TIME was so far from supposing that the bow of the S-51 came up "by the desire or intent of the salvage force" as to state ". . . (the) workers were astonished to see the nose of the sunken monster suddenly poke through the waves. . . ." The facts of this accident as reported by TIME do not differ materially from those cited by Captain King. None the less TIME did not explicitly state that the pumping of a small amount of air into the lifting pontoons on the day in question was but a preliminary action, not intended to produce the disastrous raising of the bow, which actually resulted from an unpredictable and unexpected relaxation of the sea bottom's grip upon the S-51. To Captain King thanks for making clear this point. The remarks attributed to Captain King by a correspondent present at the event and subsequently printed verbatim by TIME were: "We've done everything we can. Two months of it and we're tired!" To able Captain King TIME'S apologies for misquotation and congratulations upon his successful raising of the S-51. (See NATIONAL AFFAIRS, p. 7) -- ED.

Lloyd George

Sirs:

For some time I have been troubled by repeated occurrences in your incomparable publication. To wit: is it Mr. Lloyd George, or simply Mr. George, who has achieved fame in Britain ? By those from the Island I am informed that I am correct : that it should be Lloyd George and not simply George. Kindly enlighten me. (I never had these doubts till TIME repeatedly referred to the man as Mr. George.)

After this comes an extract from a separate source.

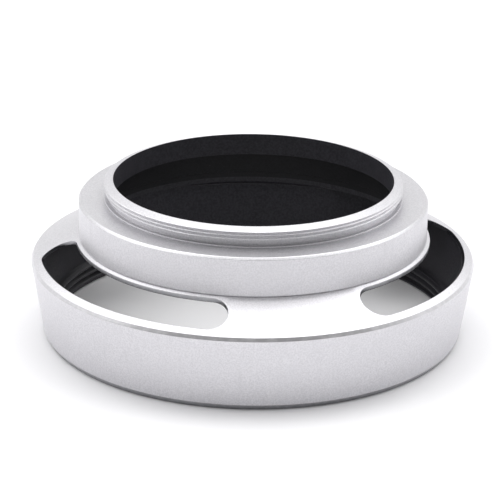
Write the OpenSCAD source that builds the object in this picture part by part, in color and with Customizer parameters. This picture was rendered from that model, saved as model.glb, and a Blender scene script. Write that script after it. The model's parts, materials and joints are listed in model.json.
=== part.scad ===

TIME is excellent; may it continue its high standards. My praise is, that I have read it consistently almost, I believe, from its inception.

WM. McK. RUTTER

Philadelphia, Pa.

Mr. George's father was the late William George, one time Master of the Hope Street Unitarian School of Liverpool. His mother, nee Lloyd, a resolute Baptist, influenced him after his father's death to accept her faith and habitually to link her name (his second given name) with his surname.

Diet

Sirs:

Now that I am fully intrenched in the TIME habit, I find that it is an indispensable part of my literary diet. As soon as my short term trial subscription expires, enter me for one year's subscription.

JOHN W. MARSHALL

Reeves-Marshall Grocery Co. Eufaula, Ala.

Splendid

Sirs:

I wonder if you are admirers of the New York World. If you are, we have one other joy in common.

Did you see the morning edition of the New York World on July 5th? On the front page appeared a picture, entitled "A Petting Party." It was a poor likeness of Governor Alfred E. Smith of New York in a bathing suit, who was holding in his arms what appeared to be a small dog named Topsy.

I do not remember pictures of this type referring to the able Cleveland or to that great statesman, Woodrow Wilson.

I showed the picture of Governor Smith for whom I have always voted when given the opportunity, to a very good Republican, who remarked: "Splendid. It shows him in his true light."

ROGER M. GILDERSLEEVE

New York, N. Y.

Dollar Found

Sirs:

Apropos of Mr. Dickson H. Leavens' letter on p. 2 of TIME, July 5, don't take backwater on that English dollar.

Enclosed is a more or less unsatisfactory rubbing of a coin dated 1804. On the face it reads "Georgius III Dei Gratia Rex" and on the reverse "Bank of England, Five Shillings, Dollar, 1804."

CHAS. H. TAYLOR

Boston Globe. Boston, Mass.

TIME declared (April 26) : "If . . . George Washington threw a silver dollar across the Potomac, it doubtless bore a British stamp." Subscriber Leavens wrote: "I think you will not find any record of the British having coined dollars." -- ED.